Set down only the lines running from the one with "What FreeCAD Python" to the one with "from FreeCAD import Vector", both lines included, exactly as they stand, please.

BEGIN SUPPLIED INFORMATION

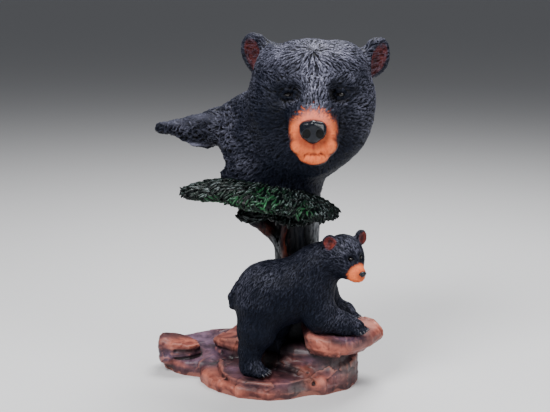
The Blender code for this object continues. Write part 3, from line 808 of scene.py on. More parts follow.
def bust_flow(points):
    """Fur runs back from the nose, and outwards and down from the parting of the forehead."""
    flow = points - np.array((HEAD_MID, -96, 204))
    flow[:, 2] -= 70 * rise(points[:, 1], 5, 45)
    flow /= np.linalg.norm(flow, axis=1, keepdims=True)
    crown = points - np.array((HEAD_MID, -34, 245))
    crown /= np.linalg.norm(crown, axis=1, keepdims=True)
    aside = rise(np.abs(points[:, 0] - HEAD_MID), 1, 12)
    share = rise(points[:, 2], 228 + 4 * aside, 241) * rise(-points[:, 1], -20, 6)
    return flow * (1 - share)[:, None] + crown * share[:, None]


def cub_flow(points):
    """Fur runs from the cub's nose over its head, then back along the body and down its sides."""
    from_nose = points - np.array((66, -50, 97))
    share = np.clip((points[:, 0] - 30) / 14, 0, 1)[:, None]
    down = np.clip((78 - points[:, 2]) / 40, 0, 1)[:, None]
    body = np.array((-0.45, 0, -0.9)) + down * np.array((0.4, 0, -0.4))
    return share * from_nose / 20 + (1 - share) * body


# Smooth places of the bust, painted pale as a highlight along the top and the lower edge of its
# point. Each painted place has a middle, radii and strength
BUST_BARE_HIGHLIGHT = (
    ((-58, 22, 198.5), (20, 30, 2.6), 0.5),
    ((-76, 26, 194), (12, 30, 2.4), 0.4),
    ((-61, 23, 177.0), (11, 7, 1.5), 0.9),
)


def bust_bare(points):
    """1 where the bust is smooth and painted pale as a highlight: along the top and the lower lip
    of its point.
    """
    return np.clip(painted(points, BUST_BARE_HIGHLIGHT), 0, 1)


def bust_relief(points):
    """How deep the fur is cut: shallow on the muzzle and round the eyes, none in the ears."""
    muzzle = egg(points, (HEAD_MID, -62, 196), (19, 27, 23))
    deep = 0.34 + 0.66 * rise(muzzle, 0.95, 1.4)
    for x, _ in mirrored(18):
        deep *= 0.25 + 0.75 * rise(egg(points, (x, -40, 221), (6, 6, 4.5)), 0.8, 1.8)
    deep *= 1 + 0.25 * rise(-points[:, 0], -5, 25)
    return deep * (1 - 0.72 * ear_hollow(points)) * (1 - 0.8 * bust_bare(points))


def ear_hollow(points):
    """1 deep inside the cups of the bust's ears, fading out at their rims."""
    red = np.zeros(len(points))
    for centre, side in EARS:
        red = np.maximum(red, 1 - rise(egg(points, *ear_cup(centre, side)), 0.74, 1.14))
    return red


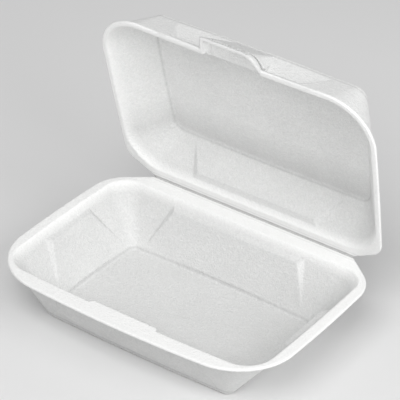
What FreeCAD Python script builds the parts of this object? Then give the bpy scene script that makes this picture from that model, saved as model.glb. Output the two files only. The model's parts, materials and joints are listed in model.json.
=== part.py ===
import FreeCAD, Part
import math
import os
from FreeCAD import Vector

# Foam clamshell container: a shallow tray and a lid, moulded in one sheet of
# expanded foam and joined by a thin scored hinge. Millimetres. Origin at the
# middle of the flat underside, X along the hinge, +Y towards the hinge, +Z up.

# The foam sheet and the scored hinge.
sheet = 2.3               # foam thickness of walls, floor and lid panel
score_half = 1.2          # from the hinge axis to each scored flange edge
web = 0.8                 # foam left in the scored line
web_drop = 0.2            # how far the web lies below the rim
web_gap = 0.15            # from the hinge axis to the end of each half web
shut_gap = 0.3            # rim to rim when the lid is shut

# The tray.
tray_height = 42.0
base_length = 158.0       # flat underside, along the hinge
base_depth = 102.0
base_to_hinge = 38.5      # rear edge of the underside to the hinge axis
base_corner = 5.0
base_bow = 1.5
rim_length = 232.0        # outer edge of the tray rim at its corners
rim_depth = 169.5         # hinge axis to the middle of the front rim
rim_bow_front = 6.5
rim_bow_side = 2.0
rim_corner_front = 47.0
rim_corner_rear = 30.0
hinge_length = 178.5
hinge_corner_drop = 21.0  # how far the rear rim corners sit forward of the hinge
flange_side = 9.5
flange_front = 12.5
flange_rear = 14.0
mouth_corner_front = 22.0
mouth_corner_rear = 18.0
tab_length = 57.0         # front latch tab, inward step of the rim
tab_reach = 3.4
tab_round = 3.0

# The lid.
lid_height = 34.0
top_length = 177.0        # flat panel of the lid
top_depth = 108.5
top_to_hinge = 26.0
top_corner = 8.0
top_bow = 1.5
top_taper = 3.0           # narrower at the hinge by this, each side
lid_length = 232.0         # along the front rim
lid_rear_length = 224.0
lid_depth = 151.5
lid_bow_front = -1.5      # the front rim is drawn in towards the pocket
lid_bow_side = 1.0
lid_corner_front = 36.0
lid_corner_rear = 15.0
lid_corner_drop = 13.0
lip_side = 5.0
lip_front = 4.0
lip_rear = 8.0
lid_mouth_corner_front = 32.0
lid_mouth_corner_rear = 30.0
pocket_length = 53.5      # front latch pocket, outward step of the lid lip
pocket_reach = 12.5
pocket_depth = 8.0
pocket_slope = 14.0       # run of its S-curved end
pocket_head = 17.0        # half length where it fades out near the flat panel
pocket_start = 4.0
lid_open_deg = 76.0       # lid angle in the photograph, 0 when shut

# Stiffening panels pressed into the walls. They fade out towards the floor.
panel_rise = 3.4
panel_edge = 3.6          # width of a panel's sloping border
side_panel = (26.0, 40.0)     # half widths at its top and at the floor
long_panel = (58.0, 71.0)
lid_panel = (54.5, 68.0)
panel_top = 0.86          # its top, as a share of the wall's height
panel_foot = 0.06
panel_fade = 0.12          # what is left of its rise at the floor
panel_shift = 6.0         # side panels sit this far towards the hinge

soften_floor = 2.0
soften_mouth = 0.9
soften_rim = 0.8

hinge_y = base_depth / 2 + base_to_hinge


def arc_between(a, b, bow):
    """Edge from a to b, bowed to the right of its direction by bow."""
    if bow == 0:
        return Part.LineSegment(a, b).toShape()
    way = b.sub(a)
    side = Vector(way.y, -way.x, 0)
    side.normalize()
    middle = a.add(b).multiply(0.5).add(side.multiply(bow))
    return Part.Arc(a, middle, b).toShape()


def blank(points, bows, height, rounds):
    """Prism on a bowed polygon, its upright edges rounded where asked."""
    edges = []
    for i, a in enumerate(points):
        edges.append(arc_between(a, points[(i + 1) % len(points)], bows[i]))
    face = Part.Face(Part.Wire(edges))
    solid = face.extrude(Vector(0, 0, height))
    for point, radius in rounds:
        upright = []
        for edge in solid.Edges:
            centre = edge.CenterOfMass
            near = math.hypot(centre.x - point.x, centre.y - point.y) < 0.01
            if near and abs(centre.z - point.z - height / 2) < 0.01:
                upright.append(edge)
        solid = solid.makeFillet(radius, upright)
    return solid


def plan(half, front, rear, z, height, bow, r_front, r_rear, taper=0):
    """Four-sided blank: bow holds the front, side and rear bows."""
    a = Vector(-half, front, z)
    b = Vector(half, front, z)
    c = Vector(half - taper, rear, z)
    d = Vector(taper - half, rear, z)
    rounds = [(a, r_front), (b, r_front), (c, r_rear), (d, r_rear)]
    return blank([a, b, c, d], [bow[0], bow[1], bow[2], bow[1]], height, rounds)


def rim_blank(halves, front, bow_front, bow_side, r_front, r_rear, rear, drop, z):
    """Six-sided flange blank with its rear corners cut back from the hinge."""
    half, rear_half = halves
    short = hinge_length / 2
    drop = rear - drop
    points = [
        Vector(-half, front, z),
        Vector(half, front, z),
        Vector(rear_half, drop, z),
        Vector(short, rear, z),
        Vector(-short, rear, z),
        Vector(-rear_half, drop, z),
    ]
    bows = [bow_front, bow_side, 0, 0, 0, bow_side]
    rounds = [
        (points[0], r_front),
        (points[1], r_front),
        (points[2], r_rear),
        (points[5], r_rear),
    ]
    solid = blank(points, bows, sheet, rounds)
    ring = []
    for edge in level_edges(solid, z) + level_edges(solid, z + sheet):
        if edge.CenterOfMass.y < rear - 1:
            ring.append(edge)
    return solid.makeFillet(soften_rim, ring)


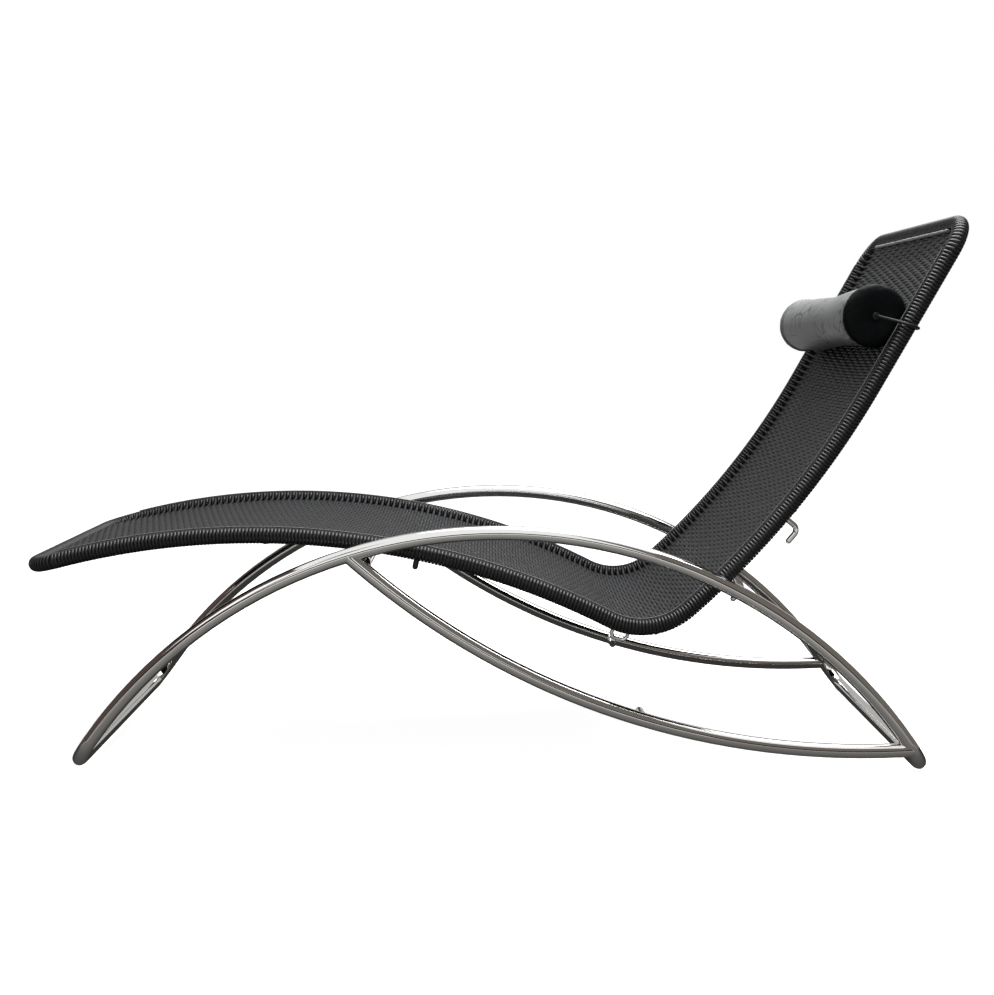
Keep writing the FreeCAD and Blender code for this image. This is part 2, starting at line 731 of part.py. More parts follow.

END SUPPLIED INFORMATION

> TASK RESULT:
What FreeCAD Python script builds the parts of this object? Then give the bpy scene script that makes this picture from that model, saved as model.glb. Output the two files only. The model's parts, materials and joints are listed in model.json.
=== part.py ===
import FreeCAD, Part
import math
import os
from FreeCAD import Vector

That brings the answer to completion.